====== TASK MATERIAL ======

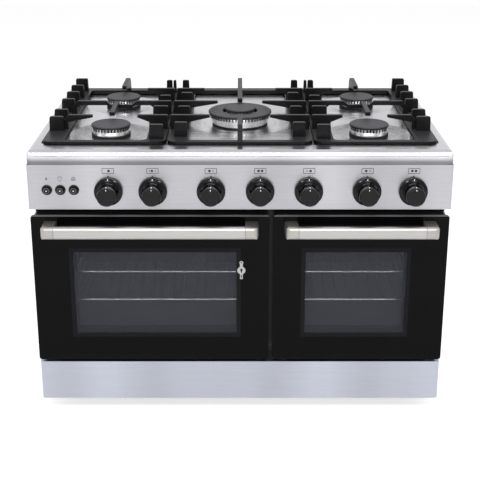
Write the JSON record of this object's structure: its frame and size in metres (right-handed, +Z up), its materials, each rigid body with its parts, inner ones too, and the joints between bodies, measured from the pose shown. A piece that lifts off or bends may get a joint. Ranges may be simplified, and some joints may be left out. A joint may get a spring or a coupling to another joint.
{
  "type": "range cooker",
  "caption": "Free-standing gas range cooker: stainless hob with cast pan supports over a wide and a narrow oven with black glass drop-down doors and bar handles.",
  "frame": {"origin": "on the floor under the middle of the bounding box, handles included", "axes": "+X to the right seen from the front, +Y to the back, +Z up"},
  "size_m": [0.9, 0.65, 0.652],
  "materials": {
    "stainless": "brushed stainless steel, fine horizontal grain",
    "grey_steel": "galvanised and painted sheet, matt",
    "cast_iron": "matt black enamelled cast iron, greyer worn tops",
    "burner_alloy": "bright cast aluminium",
    "burner_enamel": "matt black enamel",
    "burner_cup_dark": "dark heat resistant metal",
    "knob_black": "gloss black with a satin face",
    "bezel_black": "gloss black",
    "spindle_steel": "plain turned steel",
    "gas_brass": "brass taps on a steel rail",
    "black_glass": "gloss black glass with a darker printed edge",
    "clear_glass": "clear glass",
    "oven_enamel": "gloss dark vitreous enamel",
    "black_steel": "matt black",
    "chrome_wire": "chromed wire",
    "satin_nickel": "satin nickel",
    "seal_rubber": "woven and silicone seal, matt",
    "foot_black": "matt black"
  },
  "bodies": {
    "cooker": {"hob_top": "stainless", "burner_cups": "burner_cup_dark", "wok_burner_head": "burner_alloy", "burner_caps": "burner_enamel", "wok_burner_caps": "burner_enamel", "control_panel": "stainless", "button_bezels": "bezel_black", "gas_rail": "gas_brass", "side_panel_left": "grey_steel", "side_panel_right": "grey_steel", "back_panel": "grey_steel", "base_tray": "grey_steel", "front_frame": "black_steel", "plinth": "stainless", "feet": "foot_black", "oven_liner_left": "oven_enamel", "oven_liner_right": "oven_enamel", "shelf_guides": "chrome_wire", "oven_burners": "spindle_steel", "door_seals": "seal_rubber", "hinge_brackets": "spindle_steel", "burner_head_1": "burner_alloy", "burner_head_2": "burner_alloy", "burner_head_3": "burner_alloy", "burner_head_4": "burner_alloy"},
    "pan_support_left": {"pan_support_left": "cast_iron"},
    "pan_support_centre": {"pan_support_centre": "cast_iron"},
    "pan_support_right": {"pan_support_right": "cast_iron"},
    "tap_1": {"tap_spindle_1": "spindle_steel"},
    "knob_1": {"knob_1": "knob_black"},
    "tap_2": {"tap_spindle_2": "spindle_steel"},
    "knob_2": {"knob_2": "knob_black"},
    "tap_3": {"tap_spindle_3": "spindle_steel"},
    "knob_3": {"knob_3": "knob_black"},
    "tap_4": {"tap_spindle_4": "spindle_steel"},
    "knob_4": {"knob_4": "knob_black"},
    "tap_5": {"tap_spindle_5": "spindle_steel"},
    "knob_5": {"knob_5": "knob_black"},
    "tap_6": {"tap_spindle_6": "spindle_steel"},
    "knob_6": {"knob_6": "knob_black"},
    "tap_7": {"tap_spindle_7": "spindle_steel"},
    "knob_7": {"knob_7": "knob_black"},
    "button_1": {"button_1": "bezel_black"},
    "button_2": {"button_2": "bezel_black"},
    "button_3": {"button_3": "bezel_black"},
    "door_left": {"door_glass_left": "black_glass", "door_pan_left": "black_steel", "inner_glass_left": "clear_glass", "handle_bar_left": "satin_nickel", "handle_ends_left": "satin_nickel", "keyhole_plate": "satin_nickel"},
    "rack_left_lower": {"rack_left_lower": "chrome_wire"},
    "rack_left_upper": {"rack_left_upper": "chrome_wire"},
    "door_right": {"door_glass_right": "black_glass", "door_pan_right": "black_steel", "inner_glass_right": "clear_glass", "handle_bar_right": "satin_nickel", "handle_ends_right": "satin_nickel"},
    "rack_right_lower": {"rack_right_lower": "chrome_wire"},
    "rack_right_upper": {"rack_right_upper": "chrome_wire"}
  },
  "joints": [
    {"name": "pan_support_left_lift", "type": "slide", "parent": "cooker", "child": "pan_support_left", "axis": [0, 0, 1], "range_m": [0, 0.08]},
    {"name": "pan_support_centre_lift", "type": "slide", "parent": "cooker", "child": "pan_support_centre", "axis": [0, 0, 1], "range_m": [0, 0.08]},
    {"name": "pan_support_right_lift", "type": "slide", "parent": "cooker", "child": "pan_support_right", "axis": [0, 0, 1], "range_m": [0, 0.08]},
    {"name": "knob_1_push", "type": "slide", "parent": "cooker", "child": "tap_1", "axis": [0, 1, 0], "range_m": [0, 0.003], "stiffness_N_per_m": 800, "springref_m": -0.003},
    {"name": "knob_1_turn", "type": "hinge", "parent": "tap_1", "child": "knob_1", "pos_m": [-0.2783, -0.275, 0.5255], "axis": [0, -1, 0], "range_deg": [0, 210]},
    {"name": "knob_2_push", "type": "slide", "parent": "cooker", "child": "tap_2", "axis": [0, 1, 0], "range_m": [0, 0.003], "stiffness_N_per_m": 800, "springref_m": -0.003},
    {"name": "knob_2_turn", "type": "hinge", "parent": "tap_2", "child": "knob_2", "pos_m": [-0.18433, -0.275, 0.5255], "axis": [0, -1, 0], "range_deg": [0, 210]},
    {"name": "knob_3_push", "type": "slide", "parent": "cooker", "child": "tap_3", "axis": [0, 1, 0], "range_m": [0, 0.003], "stiffness_N_per_m": 800, "springref_m": -0.003},
    {"name": "knob_3_turn", "type": "hinge", "parent": "tap_3", "child": "knob_3", "pos_m": [-0.06137, -0.275, 0.5255], "axis": [0, -1, 0], "range_deg": [0, 210]},
    {"name": "knob_4_push", "type": "slide", "parent": "cooker", "child": "tap_4", "axis": [0, 1, 0], "range_m": [0, 0.003], "stiffness_N_per_m": 800, "springref_m": -0.003},
    {"name": "knob_4_turn", "type": "hinge", "parent": "tap_4", "child": "knob_4", "pos_m": [0.0426, -0.275, 0.5255], "axis": [0, -1, 0], "range_deg": [0, 210]},
    {"name": "knob_5_push", "type": "slide", "parent": "cooker", "child": "tap_5", "axis": [0, 1, 0], "range_m": [0, 0.003], "stiffness_N_per_m": 800, "springref_m": -0.003},
    {"name": "knob_5_turn", "type": "hinge", "parent": "tap_5", "child": "knob_5", "pos_m": [0.14557, -0.275, 0.5255], "axis": [0, -1, 0], "range_deg": [0, 210]},
    {"name": "knob_6_push", "type": "slide", "parent": "cooker", "child": "tap_6", "axis": [0, 1, 0], "range_m": [0, 0.003], "stiffness_N_per_m": 800, "springref_m": -0.003},
    {"name": "knob_6_turn", "type": "hinge", "parent": "tap_6", "child": "knob_6", "pos_m": [0.26853, -0.275, 0.5255], "axis": [0, -1, 0], "range_deg": [0, 210]},
    {"name": "knob_7_push", "type": "slide", "parent": "cooker", "child": "tap_7", "axis": [0, 1, 0], "range_m": [0, 0.003], "stiffness_N_per_m": 800, "springref_m": -0.003},
    {"name": "knob_7_turn", "type": "hinge", "parent": "tap_7", "child": "knob_7", "pos_m": [0.3665, -0.275, 0.5255], "axis": [0, -1, 0], "range_deg": [0, 210]},
    {"name": "button_1_press", "type": "slide", "parent": "cooker", "child": "button_1", "axis": [0, 1, 0], "range_m": [0, 0.0035], "stiffness_N_per_m": 300, "springref_m": -0.003},
    {"name": "button_2_press", "type": "slide", "parent": "cooker", "child": "button_2", "axis": [0, 1, 0], "range_m": [0, 0.0035], "stiffness_N_per_m": 300, "springref_m": -0.003},
    {"name": "button_3_press", "type": "slide", "parent": "cooker", "child": "button_3", "axis": [0, 1, 0], "range_m": [0, 0.0035], "stiffness_N_per_m": 300, "springref_m": -0.003},
    {"name": "door_left_open", "type": "hinge", "parent": "cooker", "child": "door_left", "pos_m": [-0.19225, -0.262, 0.1425], "axis": [1, 0, 0], "range_deg": [0, 90]},
    {"name": "rack_left_lower_slide", "type": "slide", "parent": "cooker", "child": "rack_left_lower", "axis": [0, -1, 0], "range_m": [0, 0.158]},
    {"name": "rack_left_upper_slide", "type": "slide", "parent": "cooker", "child": "rack_left_upper", "axis": [0, -1, 0], "range_m": [0, 0.268]},
    {"name": "door_right_open", "type": "hinge", "parent": "cooker", "child": "door_right", "pos_m": [0.25975, -0.262, 0.1425], "axis": [1, 0, 0], "range_deg": [0, 90]},
    {"name": "rack_right_lower_slide", "type": "slide", "parent": "cooker", "child": "rack_right_lower", "axis": [0, -1, 0], "range_m": [0, 0.158]},
    {"name": "rack_right_upper_slide", "type": "slide", "parent": "cooker", "child": "rack_right_upper", "axis": [0, -1, 0], "range_m": [0, 0.268]}
  ],
  "couplings": [
    {"joint": "rack_left_lower_slide", "follows": "door_left_open", "m_per_rad": 0.1},
    {"joint": "rack_left_upper_slide", "follows": "door_left_open", "m_per_rad": 0.17},
    {"joint": "rack_right_lower_slide", "follows": "door_right_open", "m_per_rad": 0.1},
    {"joint": "rack_right_upper_slide", "follows": "door_right_open", "m_per_rad": 0.17}
  ]
}
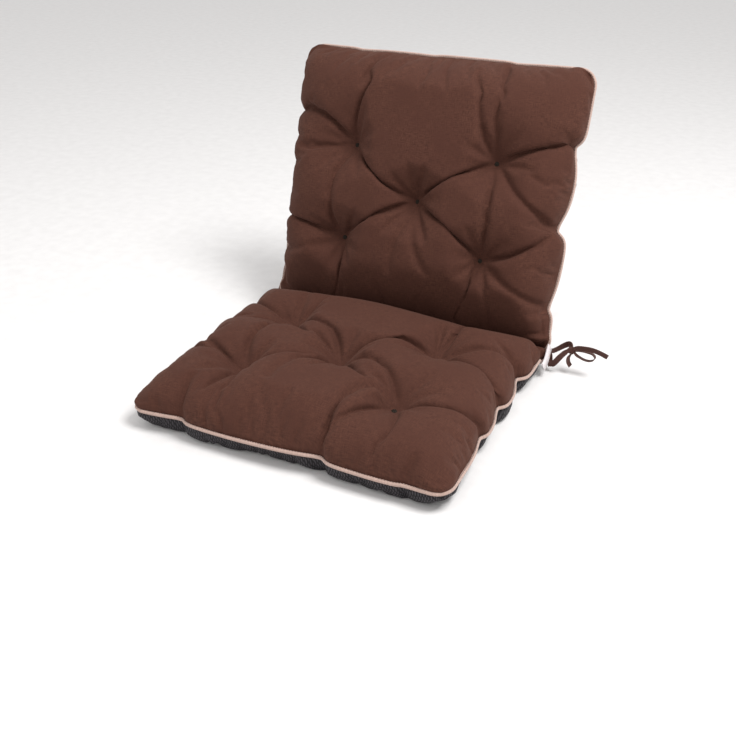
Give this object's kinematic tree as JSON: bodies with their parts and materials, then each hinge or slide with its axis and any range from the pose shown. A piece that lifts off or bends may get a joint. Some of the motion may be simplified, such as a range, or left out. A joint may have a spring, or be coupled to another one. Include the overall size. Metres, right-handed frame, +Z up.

======

*THE EXERCISE*
State how many lines of the records above contain "joints", with no words besides the number.

*SOLUTION TO THE EXERCISE*
2